What Is the Snow Line—and Why Does It Matter?

Traditionally, scientists described the snow line as a sharp boundary: on one side, it’s too hot for water to exist as ice; on the other, water can freeze onto dust grains and help form icy bodies. This defined how scientists thought water was distributed across the early solar system.

However, using advances in quantum chemistry, researchers now believe the snow line wasn’t a clean-cut divider. Instead, the energy levels that determine how tightly water binds to dust grains follow a Gaussian distribution. In simpler terms, water didn’t all vanish or appear at one magical distance from the Sun—it could exist in varying amounts across a broad transitional zone, even closer to Earth’s orbit.

Evidence from Dust, Rocks, and Meteors

Lead researcher Lisa Bouatou-Crèpeau and her team argue that tiny ice-coated dust grains could have survived in Earth’s formation zone, gradually clumping into rocks and planets while retaining small but meaningful amounts of water.

Their models align with the water content found in meteorites known as chondrites, particularly the rare enstatite chondrites (EH), which share isotopic similarities with Earth’s water. These rocks serve as time capsules from the early solar system and support the idea that Earth didn’t need cosmic delivery trucks to get wet.

Why This Changes the Narrative

If this new theory holds up, it could explain how Earth maintained enough water to build oceans without disrupting the planet’s growth or relying on a perfectly timed bombardment of comets. It also simplifies the timeline: water wasn’t added after the fact—it was part of the recipe from the start.

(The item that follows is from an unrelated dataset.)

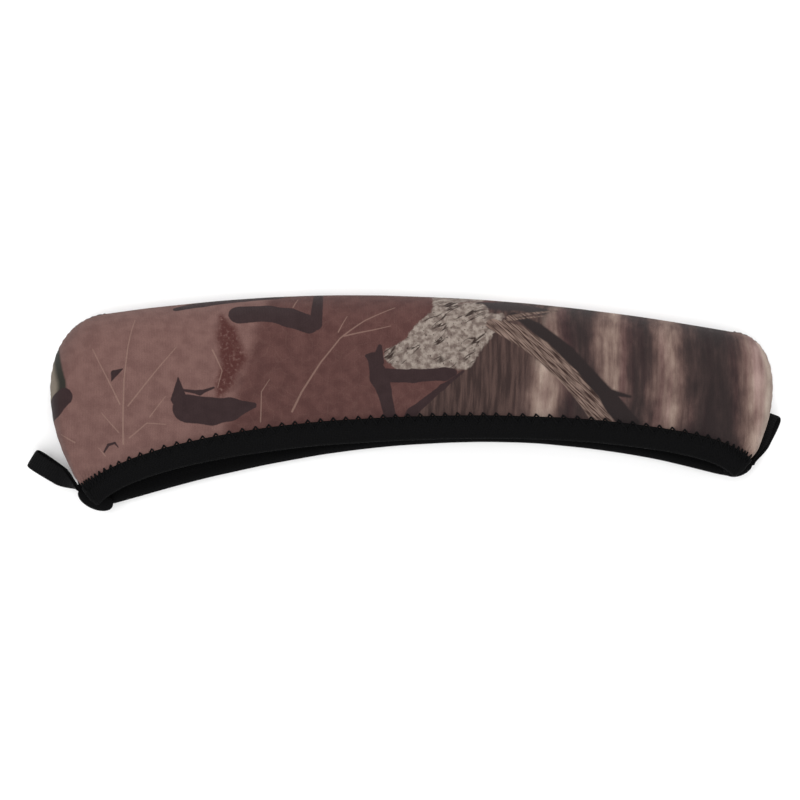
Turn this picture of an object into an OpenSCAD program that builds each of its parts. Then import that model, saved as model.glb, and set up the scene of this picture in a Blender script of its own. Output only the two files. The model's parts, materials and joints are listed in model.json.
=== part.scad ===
// Neoprene sleeve cover for a telescopic sight, lying on its right side.
// +X runs from the objective end to the eyepiece end, +Y from the mouth to the crown, +Z up.
// Every fabric wall is swept between two curves in plan: the mouth's rim and the outline.

/* [Sleeve] */
// Length of the sleeve, from end seam to end seam
sleeve_l = 356; // [340:1:372]
// Height of the objective end, from mouth corner to crown corner
objective_h = 94; // [90:1:98]
// Height of the eyepiece end, from mouth corner to crown corner
eyepiece_h = 71; // [68:1:74]
// Rise of the crown above its two corners
crown_rise = 13; // [10:0.5:16]
// Rise of the upper lip above the two mouth corners
left_lip_rise = 26; // [24:0.5:28]
// Rise of the lower lip above the two mouth corners
right_lip_rise = 23; // [21:0.5:25]

/* [Section] */
// Height of the two end seams above the table
seam_z = 16; // [15:0.5:18]
// Bulge of the left side above the seams
left_bulge = 23; // [20:0.5:26]
// Distance of each lip's outer face from the seam plane
lip_gap = 9; // [8.5:0.5:10]
// Radius in plan over which the crown and the ends turn
crown_r = 22; // [18:1:24]

/* [Laminate] */
// Thickness of the printed jersey on the outside
face_t = 0.6; // [0.5:0.1:0.8]
// Thickness of the chloroprene foam
foam_t = 2; // [1.6:0.1:2.2]
// Thickness of the black jersey inside
lining_t = 0.5; // [0.4:0.1:0.6]

/* [Binding] */
// Width of the elastic that shows on each face of the lip
binding_w = 10; // [9:0.5:12]
// Thickness of the elastic
binding_t = 1; // [0.8:0.1:1.2]
// Thickness of the sewing thread
thread_d = 0.5; // [0.4:0.1:0.6]
// Length of one zigzag at the middle of the mouth
zigzag_pitch = 6.1; // [5.5:0.1:7]

/* [Pull loops] */
// Width of the loops' elastic ribbon
ribbon_w = 9; // [8:0.5:10]
// Thickness of one ply of the ribbon
ribbon_t = 1.1; // [0.9:0.1:1.3]
// Length of the loop at the objective end
objective_loop_l = 24; // [18:1:26]
// Length of the loop at the eyepiece end
eyepiece_loop_l = 20; // [17:1:23]

/* [Hidden] */

wall_t = face_t + foam_t + lining_t;
side_gap = 0.15;        // each side stays this far from the seam plane
clear = 0.1;            // between layers that only lie on each other
flat_share = 0.5;       // where the right side's section meets the table
first_s = 0.012;        // the first section's share of the outline
stations = 40;          // sections along the sleeve
belly_steps = 8;        // steps of a section from the rim to the belly
crown_steps = 6;        // steps of a section round the crown
end_share = [0.21, 0.17];   // parts of the outline that are the objective and the eyepiece end seam
rim_share = [0.085, 0.073]; // parts of the rim that those two ends fan out from

// Plan. The outline runs from the objective mouth corner over the crown to the eyepiece mouth corner.
half_l = sleeve_l / 2;
centre = [0.4, -1.1];     // puts the footprint, loops included, over the origin
objective_mouth = centre + [24 - half_l, -50];
objective_crown = objective_mouth + [6, objective_h];
eyepiece_mouth = centre + [half_l - 18, -36];
eyepiece_crown = eyepiece_mouth + [-2, eyepiece_h];
objective_seam = [objective_mouth, centre + [-half_l - 8, -13], centre + [-half_l - 6, 41], objective_crown];
eyepiece_seam = [eyepiece_mouth, centre + [half_l + 6, -12], centre + [half_l + 8, 34], eyepiece_crown];
crown_line = arch(objective_crown, eyepiece_crown, crown_rise, [0.31, 1.31], [0.63, 1.34]);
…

Moreover, this model helps answer longstanding questions about how the planet’s interior and surface water cycle might have changed water’s chemical signature over billions of years. These changes could explain why some current measurements differ from theoretical early Earth conditions.

Conclusion: Water May Have Always Been Here

This research doesn’t entirely disprove the late veneer theory, but it does provide compelling support for a local origin of Earth’s water. If future studies continue to reinforce these findings, the narrative of Earth as a dry rock hydrated by passing icy visitors could fade into history.

Instead, we may come to understand our oceans as part of an ancient inheritance, written into the very dust that built our world.